Natural gas prices plunged on Monday by more than ten percent as the outlook for demand and LNG exports worsened as multiple Hurricanes caused disruptions in the U.S. Gulf of Mexico.
By 11:00 a.m. EDT, natural gas prices had fallen by 11.47% to $1.813 MMBtu.
Front-month natural gas futures (NG1) were at $1.829 MMBtu at 10:53 a.m. EDT.
Hurricane season in the Gulf has caused numerous disruptions to both natural gas demand and LNG exports, with Tropical Storm Beta the latest threat to the industry, with ships that would carry LNG avoiding the troublesome area for now, and likely the remainder of the week as Beta—like Sally—appears to be a slow-moving storm that will take most of the week to dissipate.

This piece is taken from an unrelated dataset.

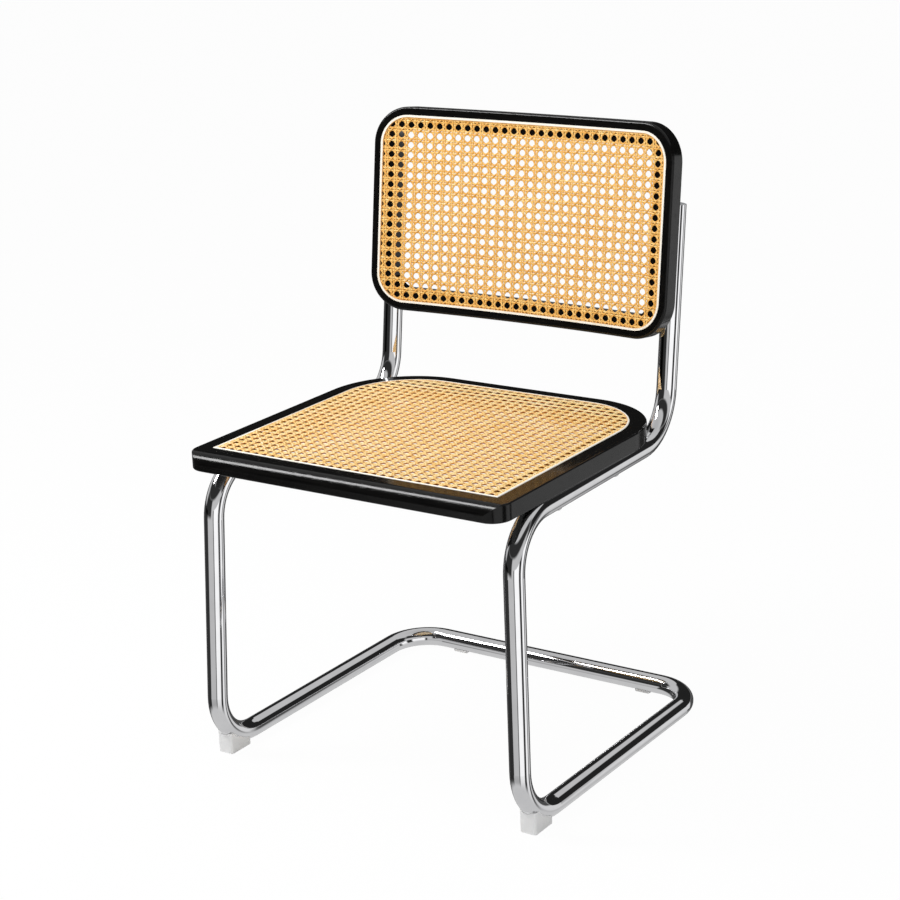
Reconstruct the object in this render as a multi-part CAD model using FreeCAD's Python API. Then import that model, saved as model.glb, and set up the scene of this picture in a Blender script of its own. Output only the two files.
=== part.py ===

It is noteworthy that the November contract for natural gas is now trading at $2.684 MMBtu—a staggering $0.855 premium over the front-month contract.
The fall in front-month contract natural gas prices is—so far—the most significant one-day drop over the last 21 months.
Working natural gas in storage in the United States has increased from 3,079 Bcf, according to the Energy Information Administration (EIA) to 3,614 Bcf for the week ending September 11. The five-year average for this time of year is just 3,193 Bcf.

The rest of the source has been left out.